The report cites indicators of increased GDP growth rate from broadband development. “For developing countries in the low- and middle-income bracket, broadband is a key driver of economic growth and, according to a study by the World Bank, provides a boost of 1.38 additional percentage points to GDP growth for every 10% increase in broadband penetration.”

“Fast broadband is digital oxygen, essential for Europe's prosperity and well-being,” said European Commission (EC) vice president for Digital Agenda Neelie Kroes, (September 20).

Commissioner Kroes has proposed a 2013 deadline for EU Member States opening “sufficient spectrum” for mobile broadband delivery.  That piece of spectrum, referred to as 800 MHz, has been allocated, principally, to terrestrial analogue television. While most EU Member States have now or will soon close in on analogue to digital switchover, several aren’t even close. When switchover is complete, spectrum auctions will determine what, exactly, will occupy that valuable space of ether, presumably mobile telecom operators.

The oxygen for telecoms, of course, is money. “While it is right to expect telecoms companies to invest in new and more efficient networks, and it is right to have a socially inclusive system, it might be unfair to force the telecoms companies to fund the entire exercise,” said Commissioner Kroes at the Nordic Broadband Forum (September 17), “We should keep in mind that universal broadband offers benefits beyond the telecoms sector.”

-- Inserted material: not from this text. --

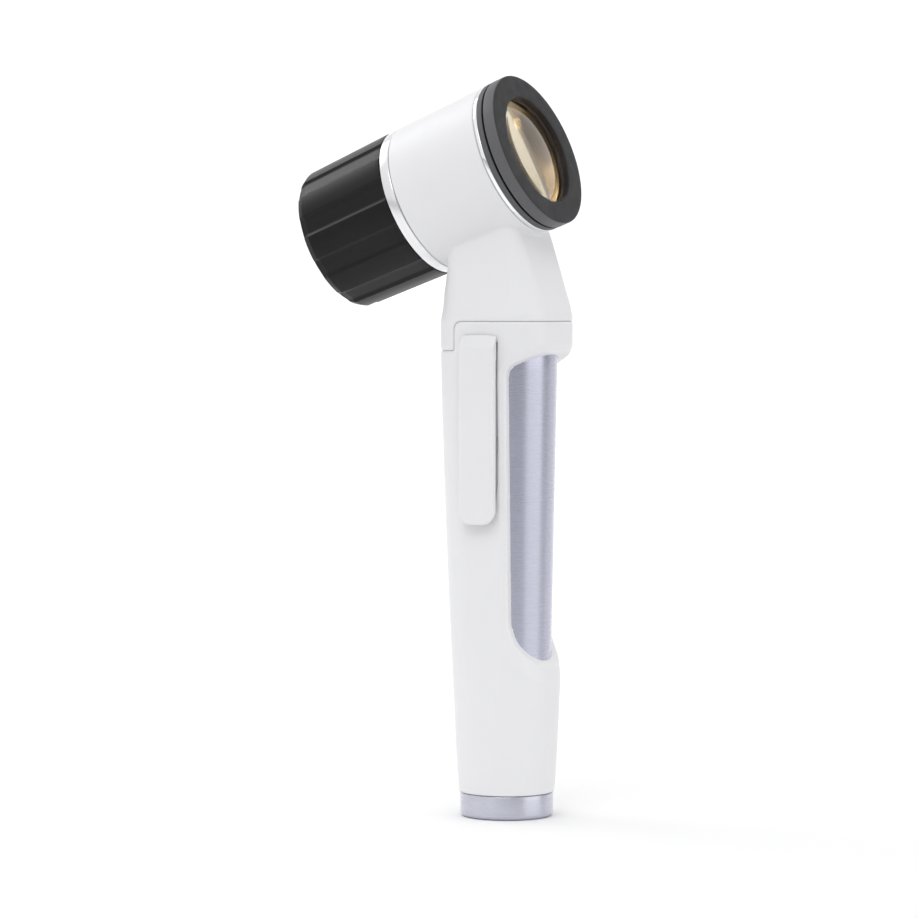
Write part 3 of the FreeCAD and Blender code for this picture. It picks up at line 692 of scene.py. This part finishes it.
steel = turned("spring_steel", (0.52, 0.52, 0.54), (0.44, 0.44, 0.46), 0.22, 0.34, pitch=3000.0)
brass = turned("plated_brass", (0.80, 0.60, 0.28), (0.70, 0.52, 0.24), 0.2, 0.34, pitch=5000.0)
grey_plastic = moulded("grey_moulded", (0.115, 0.12, 0.13), (0.14, 0.145, 0.155), 0.4, 0.52)
rubber = moulded("seal_rubber", (0.016, 0.016, 0.016), (0.024, 0.024, 0.024), 0.55, 0.7, grain=1800.0, grain_depth=0.00001)
lead_mat = moulded("lead_insulation", (0.30, 0.02, 0.02), (0.36, 0.03, 0.025), 0.4, 0.5)
film = moulded("amber_film", (0.30, 0.13, 0.02), (0.36, 0.17, 0.03), 0.2, 0.3)
chip_mat = moulded("chip_black", (0.016, 0.016, 0.018), (0.022, 0.022, 0.024), 0.45, 0.6)

board_mat = Mat("solder_mask")
board_mat.base(board_mat.mixcol(board_mat.rng(board_mat.noise(1500.0, 0.0), 0.47, 0.53, 0, 1), (0.015, 0.09, 0.035), (0.02, 0.13, 0.05)))
board_mat.rough(board_mat.rng(board_mat.noise(900.0, 2.0), 0.3, 0.7, 0.25, 0.4))

lamp_board = Mat("white_lamp_board")
lamp_board.base(lamp_board.mixcol(lamp_board.rng(lamp_board.noise(700.0, 2.0), 0.35, 0.65, 0, 1), (0.050, 0.044, 0.040), (0.085, 0.075, 0.067)))
lamp_board.rough(lamp_board.rng(lamp_board.noise(900.0, 2.0), 0.3, 0.7, 0.35, 0.5))

# cell jacket: plain blue sleeve, faintly banded along its height
cell_mat = Mat("cell_jacket")
z_co = cell_mat.along((0, 0, 1))
saw = cell_mat.n("ShaderNodeMath", operation="PINGPONG")
cell_mat.base(cell_mat.mixcol(cell_mat.rng(cell_mat.lines((0, 0, 1), 160.0), 0.45, 0.55, 0, 1), (0.03, 0.10, 0.16), (0.04, 0.14, 0.22)))
cell_mat.set(Metallic=0.5)
cell_mat.rough(cell_mat.rng(cell_mat.noise(300.0, 2.0), 0.3, 0.7, 0.22, 0.34))
cell_mat.t.nodes.remove(saw)

CARRY = {
    "battery_sleeve": grey_plastic, "contact_carrier": grey_plastic, "head_plug": grey_plastic,
    "battery_lower": cell_mat, "battery_upper": cell_mat,
    "top_contact": brass, "handle_contact_pin": brass, "negative_contact_ring": brass, "head_contact": brass,
    "negative_spring": steel, "cap_contact": steel, "clip_pin": steel, "clip_spring": steel, "cap_spring": steel,
    "switch_dome": steel, "ring_screws": steel, "switch_flex": film, "driver_board": board_mat,
    "board_parts": chip_mat, "led_board": lamp_board, "leds": lamp, "led_leads": lead_mat,
    "objective_lens": glass, "objective_retainer": inner_black, "focus_seal": rubber, "cap_seal": rubber,
    "barrel_seal": rubber, "glass_retainer": inner_black,
}
for node, mt in CARRY.items():
    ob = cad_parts[node]
    ob.data.materials.clear()
    ob.data.materials.append(mt.m)

# ------------------------------------------------------------------ pieces
# handle tube: open at the window, so its outside carries the look
TZ0, TZ1 = 5.9, 111.5
lathe("tube_body", [(8.9, TZ0, 0.15), (tube_r(TZ0), TZ0, 0.3), (tube_r(TZ1), TZ1, 0.2), (tube_r(TZ1) - 1.2, TZ1, 0.1),
                    (tube_r(14.0) - 1.2, 14.0, 0.1), (8.9, 13.0, 0.1)],
      tube_mat.m, "handle", head=False, seg=224, longest=4.0, replaces=["handle_tube"], slot="brushed_aluminium")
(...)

“This would be a recognition of the fact that ensuring universal broadband access,” said Commissioner Kroes, “also covering remote and scarcely populated areas where the market alone would not deliver, is a basic need.”

Telecom trade body European Competitive Telecommunication Association (ECTA) was particularly overjoyed that “the Commission has made proposals to ensure that spectrum is allocated in a way that promotes competition.” The ECTA statement (September 20) noted the “uncompetitive outcome” of recent German spectrum auctions that favored incumbent telecoms. The group also called on the European Parliament to free that spectrum in a hurry.

Mostly, though, telecoms are overjoyed that the EC wants public financing of this expensive infrastructure. Commissioner Kroes pointed the way from “sector-specific universal service funding towards a publicly financed system.” Next spring the EC and the European Investment Bank (EIB) will “unveil new broadband finance instruments,” reported Reuters. Required investment in Europe for broadband service by 2020 could be €200 million or more. The vast majority of that cash – 80% says the EC – goes to “civil engineering costs.” 

Finland is the only EU Member State to declare 1MB broadband access a basic right. Conceptually, policy makers agree that broadband internet – followed by mobile broadband – are economic and social game-changers. The services envisioned, glimpses available now in the richest regions, promise great new benefits, so important no person should be left behind. The advantages of mobile broadband are mythmaking. Assessing broadband access as a basic right means leveling economic and social rules, not to forget vast political considerations.